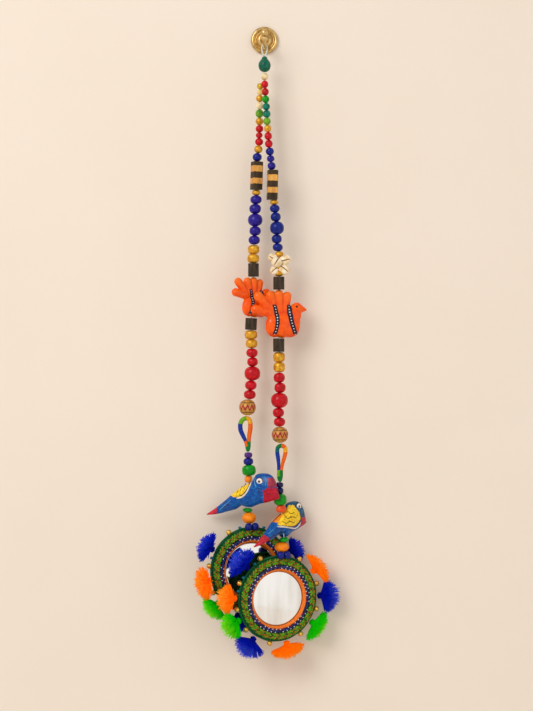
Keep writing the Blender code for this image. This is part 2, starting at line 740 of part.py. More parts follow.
def tassel(name, colour, place, seen, reach, spread, thick, lean):
    """A bound yarn head whose face is drawn out into three-sided locks."""
    t = place.true_angle(seen)
    straight = place.across * math.cos(t) + place.up * math.sin(t)
    outward = (straight * 24.0 + Vector((0.0, lean, 0.0))).normalized()
    sideways = (place.across * -math.sin(t) + place.up * math.cos(t)).normalized()
    through = outward.cross(sideways).normalized()
    root = place.centre + straight * TASSEL_ROOT

    def at(along, u, v):
        return root + outward * along + sideways * u + through * v

    columns = 4
    rows = 2
    shell = bmesh.new()
    grid = {}
    for i in range(columns + 1):
        for j in range(rows + 1):
            a = 2.0 * i / columns - 1.0
            b = 2.0 * j / rows - 1.0
            u = a * math.sqrt(1.0 - b * b * 0.42)
            v = b * math.sqrt(1.0 - a * a * 0.42)
            dome = 1.2 * (1.0 - 0.5 * (u * u + v * v))
            grid[i, j] = (u, v, dome)
    border = [(i, 0) for i in range(columns)]
    border += [(columns, j) for j in range(rows)]
    border += [(i, rows) for i in range(columns, 0, -1)]
    border += [(0, j) for j in range(rows, 0, -1)]
    corners = {}
    for key, (u, v, dome) in grid.items():
        wide = u * TASSEL_HEAD_WIDTH * 1.12
        deep = v * TASSEL_HEAD_DEPTH * 1.12
        corners[key] = shell.verts.new(at(TASSEL_NECK + dome, wide, deep))
    previous = [corners[key] for key in border]
    for along, girth in ((4.6, 0.82), (1.8, 0.98), (0.0, 0.72)):
        ring = []
        for key in border:
            u, v, _ = grid[key]
            wide = u * TASSEL_HEAD_WIDTH * girth
            deep = v * TASSEL_HEAD_DEPTH * girth
            ring.append(shell.verts.new(at(along, wide, deep)))
        count = len(ring)
        for i in range(count):
            j = (i + 1) % count
            shell.faces.new((previous[i], previous[j], ring[j], ring[i]))
        previous = ring
    shell.faces.new(previous)
    for i in range(columns):
        for j in range(rows):
            a = (i, j)
            b = (i + 1, j)
            c = (i + 1, j + 1)
            d = (i, j + 1)
            halves = ((a, b, c), (a, c, d)) if (i + j) % 2 == 0 else ((a, b, d), (b, c, d))
            for half in halves:
                u = sum(grid[key][0] for key in half) / 3.0
                v = sum(grid[key][1] for key in half) / 3.0
                rim = [corners[key] for key in half]
                middle = sum((corner.co for corner in rim), Vector()) / 3.0
                bow = 1.0 - 0.5 * u * u - 0.3 * v * v
                bottom = TASSEL_NECK + (reach - TASSEL_ROOT - TASSEL_NECK) * bow
                tip_centre = at(bottom, u * spread, v * thick)
                foot = [shell.verts.new(middle + (corner.co - middle) * 0.72) for corner in rim]
                tip = []
                for corner in rim:
                    away = (corner.co - middle)
                    grown = sideways * away.dot(sideways) * 1.9 + through * away.dot(through) * 1.15
                    tip.append(shell.verts.new(tip_centre + grown * 0.8))
                for m in range(3):
                    n = (m + 1) % 3
                    shell.faces.new((rim[m], rim[n], foot[n], foot[m]))
                    shell.faces.new((foot[m], foot[n], tip[n], tip[m]))
                shell.faces.new(tip)
    return finish(name, colour, shell)


# Mirrors with their frames, ropes, edging and tassels
ROUNDS = (
    ("left", MIRROR_LEFT, BELLS_LEFT, TASSELS_LEFT, PAIR_SHIFT_LEFT),
    ("right", MIRROR_RIGHT, BELLS_RIGHT, TASSELS_RIGHT, PAIR_SHIFT_RIGHT),
)
for side, centre, bells, tassels, shift in ROUNDS:
    place = Round(centre)
    frame(f"{side}_mirror_frame", place)
    glass(f"{side}_mirror_glass", place)
    bead_rope(f"{side}_bead_rope", place)
    edging(f"{side}_edging", place, bells)
    for label, seen, reach, spread, thick, lean in tassels:
        colour = label.split("_")[0]
        tassel(f"{side}_tassel_{label}", colour, place, seen, reach, spread, thick, lean)
    pair = bmesh.new()
    rings = []
    for u, radius in PAIR_PROFILE:
        ring = []
        for k in range(10):
            t = 2.0 * math.pi * k / 10
            level = PAIR_LEVEL + radius * math.cos(t)
            ring.append(place.point(u + shift, level, PAIR_OFFSET + radius * math.sin(t)))
        rings.append(ring)
    skin(pair, rings)
    finish(f"{side}_blue_pair", "blue", pair)
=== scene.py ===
import math
import random

import bpy
from mathutils import Matrix, Vector, noise


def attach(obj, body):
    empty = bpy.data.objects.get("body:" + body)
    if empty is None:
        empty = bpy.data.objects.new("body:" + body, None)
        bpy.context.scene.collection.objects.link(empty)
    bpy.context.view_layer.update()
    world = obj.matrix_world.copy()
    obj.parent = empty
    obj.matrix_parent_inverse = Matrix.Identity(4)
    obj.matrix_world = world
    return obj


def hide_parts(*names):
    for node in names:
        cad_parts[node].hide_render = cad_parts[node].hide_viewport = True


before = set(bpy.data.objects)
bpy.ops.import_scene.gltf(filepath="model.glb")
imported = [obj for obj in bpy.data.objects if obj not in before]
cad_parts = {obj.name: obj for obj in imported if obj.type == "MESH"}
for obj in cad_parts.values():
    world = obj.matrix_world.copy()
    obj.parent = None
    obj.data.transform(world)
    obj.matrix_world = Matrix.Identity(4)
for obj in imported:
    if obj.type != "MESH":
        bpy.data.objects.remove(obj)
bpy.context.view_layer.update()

MM = 0.001

# The room. A plain cream wall stands just behind the hook's plate and a pale floor lies well below.
# The wall is painted on its room side only, so that the hanging can be looked at from behind.
ROOM_HALF = 3.0
FLOOR_LEVEL = -1.3
EYE_DISTANCE = 1.70
EYE_ACROSS = 0.0022
EYE_LEVEL = -0.3463
FRAME_HEIGHT = 711 * 0.0011
SENSOR = 36.0


def tone(red, green, blue):
    """A colour given in 0 to 255 as on a colour card, turned to the light it sends back."""
    parts = []
    for part in (red, green, blue):
        share = part / 255.0
        parts.append(share / 12.92 if share <= 0.04045 else ((share + 0.055) / 1.055) ** 2.4)
    return (*parts, 1.0)


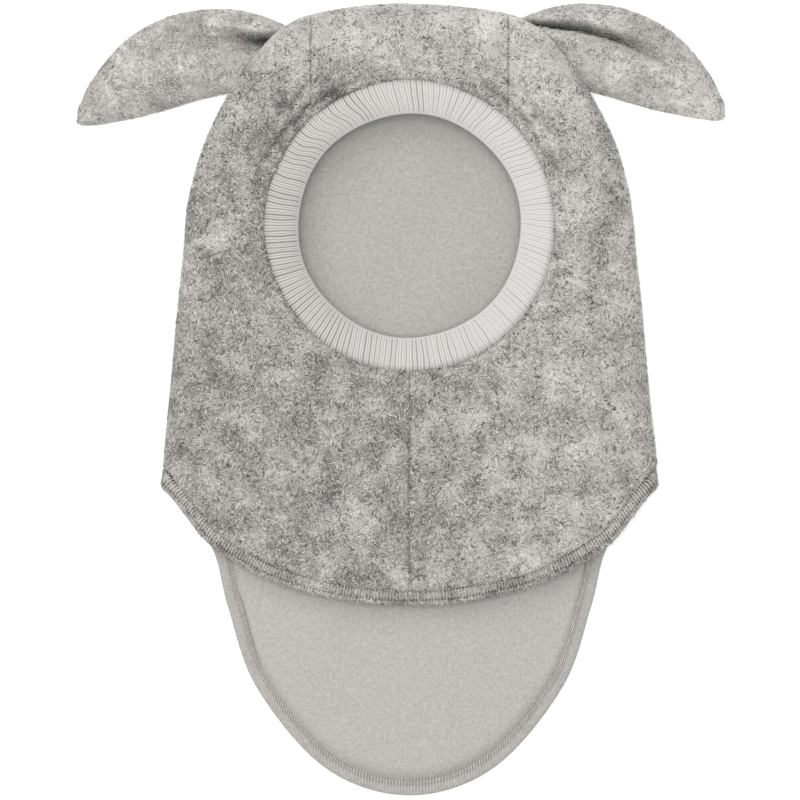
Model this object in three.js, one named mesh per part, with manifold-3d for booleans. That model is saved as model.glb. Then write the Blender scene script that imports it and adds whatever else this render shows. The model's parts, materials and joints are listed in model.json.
☆ ☆ ☆ ☆ ☆
### Required work:
Exactly the lines from the one holding "# Mirrors with" through the one holding "obj.matrix_world = Matrix.Identity(4)" should be printed, ends included.

### Exercise response:
# Mirrors with their frames, ropes, edging and tassels
ROUNDS = (
    ("left", MIRROR_LEFT, BELLS_LEFT, TASSELS_LEFT, PAIR_SHIFT_LEFT),
    ("right", MIRROR_RIGHT, BELLS_RIGHT, TASSELS_RIGHT, PAIR_SHIFT_RIGHT),
)
for side, centre, bells, tassels, shift in ROUNDS:
    place = Round(centre)
    frame(f"{side}_mirror_frame", place)
    glass(f"{side}_mirror_glass", place)
    bead_rope(f"{side}_bead_rope", place)
    edging(f"{side}_edging", place, bells)
    for label, seen, reach, spread, thick, lean in tassels:
        colour = label.split("_")[0]
        tassel(f"{side}_tassel_{label}", colour, place, seen, reach, spread, thick, lean)
    pair = bmesh.new()
    rings = []
    for u, radius in PAIR_PROFILE:
        ring = []
        for k in range(10):
            t = 2.0 * math.pi * k / 10
            level = PAIR_LEVEL + radius * math.cos(t)
            ring.append(place.point(u + shift, level, PAIR_OFFSET + radius * math.sin(t)))
        rings.append(ring)
    skin(pair, rings)
    finish(f"{side}_blue_pair", "blue", pair)
=== scene.py ===
import math
import random

import bpy
from mathutils import Matrix, Vector, noise


def attach(obj, body):
    empty = bpy.data.objects.get("body:" + body)
    if empty is None:
        empty = bpy.data.objects.new("body:" + body, None)
        bpy.context.scene.collection.objects.link(empty)
    bpy.context.view_layer.update()
    world = obj.matrix_world.copy()
    obj.parent = empty
    obj.matrix_parent_inverse = Matrix.Identity(4)
    obj.matrix_world = world
    return obj


def hide_parts(*names):
    for node in names:
        cad_parts[node].hide_render = cad_parts[node].hide_viewport = True


before = set(bpy.data.objects)
bpy.ops.import_scene.gltf(filepath="model.glb")
imported = [obj for obj in bpy.data.objects if obj not in before]
cad_parts = {obj.name: obj for obj in imported if obj.type == "MESH"}
for obj in cad_parts.values():
    world = obj.matrix_world.copy()
    obj.parent = None
    obj.data.transform(world)
    obj.matrix_world = Matrix.Identity(4)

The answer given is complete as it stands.